This comprehensive tutorial guides you through voice generation and dubbing features, enabling you to create professional narration and multi-character dialogue for your videos.

1. What is Voice Generation?

Voice Generation (TTS - Text-to-Speech) transforms your script text into natural-sounding narration, bringing your stories to life with professional-quality audio.

1.1 When to Use Voice Generation

Voice generation is ideal for:

  • Video narration: Add voiceover to your story or video content
  • Multi-character dialogue: Assign unique voices to different characters
  • Quick iteration: Rapidly regenerate audio when updating scripts
  • Professional quality: Produce broadcast-quality narration without recording equipment

2. Two Ways to Generate Voice

You can generate voice in two locations, each suited for different workflows:

2.1 Editor Page

Quick voice generation with basic controls for rapid iteration.

2.2 Dubbing Page

Advanced voice editing with fine-grained control over sentences, pauses, and voice selection.

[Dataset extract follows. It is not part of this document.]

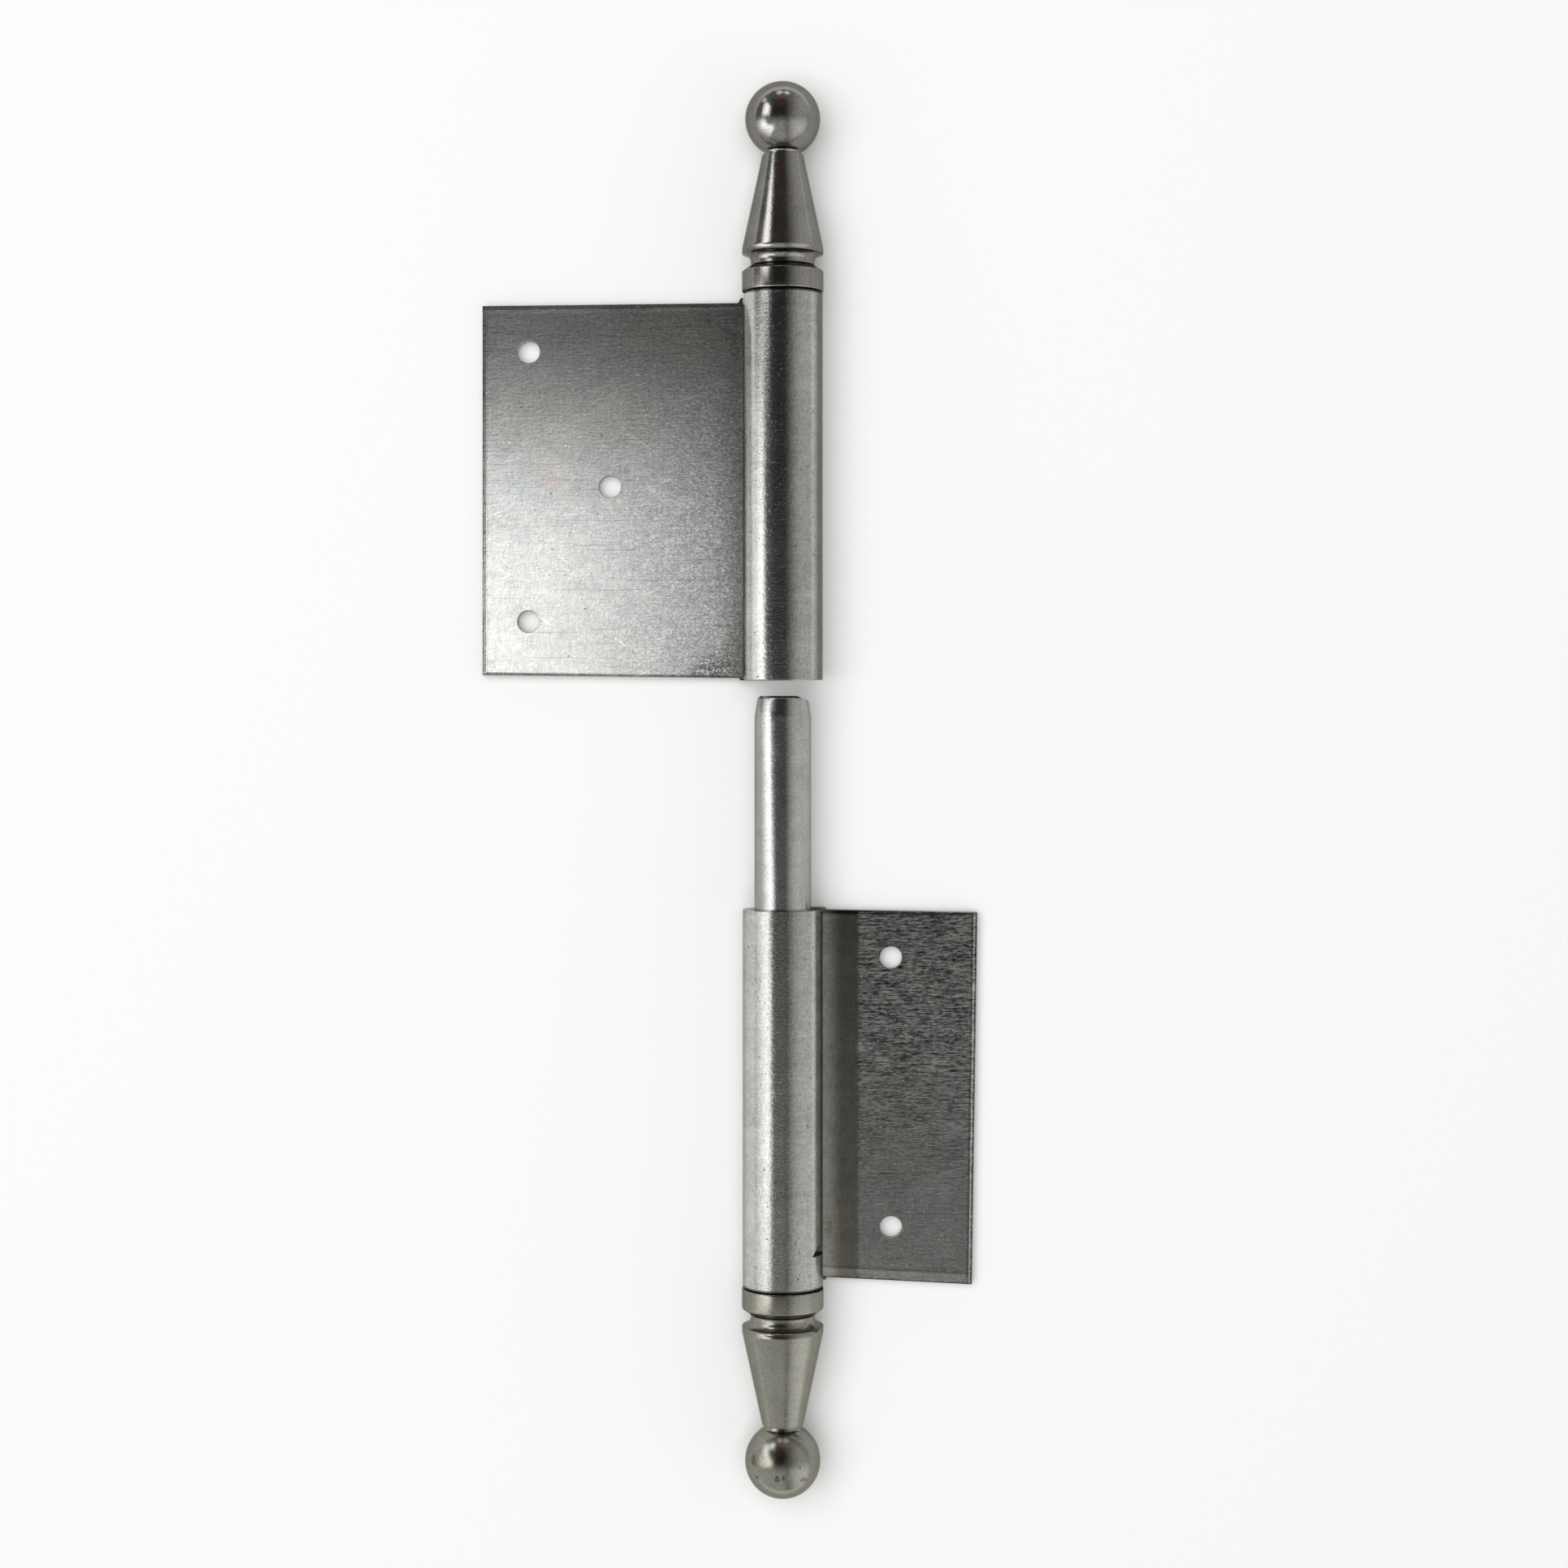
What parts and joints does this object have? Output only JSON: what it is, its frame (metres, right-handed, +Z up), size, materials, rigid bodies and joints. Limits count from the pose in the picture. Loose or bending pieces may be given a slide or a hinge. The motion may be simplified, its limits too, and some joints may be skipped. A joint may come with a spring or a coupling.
{
  "type": "mortise hinge",
  "caption": "Lift-off mortise hinge with a wide door leaf, a narrower frame leaf, rolled knuckles, a fixed pin and ball finials, shown lifted apart.",
  "frame": {"origin": "middle of the hinge's outline on the surface that it lies on, with the halves lifted apart", "axes": "+Y along the pin from the frame half to the door half, +Z up from the surface, +X towards the frame leaf's edge"},
  "size_m": [0.0996, 0.2822, 0.0163],
  "materials": {
    "door_leaf": "zinc-plated steel sheet, satin, with fine brushed streaks",
    "frame_leaf": "zinc-plated steel sheet, satin, with fine brushed streaks",
    "hinge_pin": "drawn steel bar, zinc-plated, satin",
    "upper_finial": "turned steel, zinc-plated, smooth and bright",
    "lower_finial": "turned steel, zinc-plated, smooth and bright"
  },
  "bodies": {
    "frame_half": {"frame_leaf": "frame_leaf", "lower_finial": "lower_finial"},
    "pin": {"hinge_pin": "hinge_pin"},
    "door_half": {"door_leaf": "door_leaf", "upper_finial": "upper_finial"}
  },
  "joints": [
    {"name": "swing", "type": "hinge", "parent": "frame_half", "child": "pin", "pos_m": [0.01065, 0, 0.00815], "axis": [0, 1, 0], "continuous": true},
    {"name": "lift", "type": "slide", "parent": "pin", "child": "door_half", "axis": [0, 1, 0], "range_m": [-0.0454, 0]}
  ]
}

3. Quick Start: Generate Voice from Editor

The Editor provides fast access to voice generation for your entire project or selected shots.

Editor Voice Generation

3.1 How to Regenerate Voice in Editor

  1. Click Regenerate All Audio in the top header
  2. Choose narrator voice and character voices from dropdowns
  3. Preview voice samples by clicking the play button
  4. Click Regenerate to apply voices to all shots

3.2 Per-Shot Voice Regeneration

For quick A/B testing of different voices:

  1. Select a shot in the timeline
  2. Find the audio section in the right panel
  3. Click Regenerate Audio for that specific shot

Use case: Perfect for quickly testing different voice options without affecting the entire project.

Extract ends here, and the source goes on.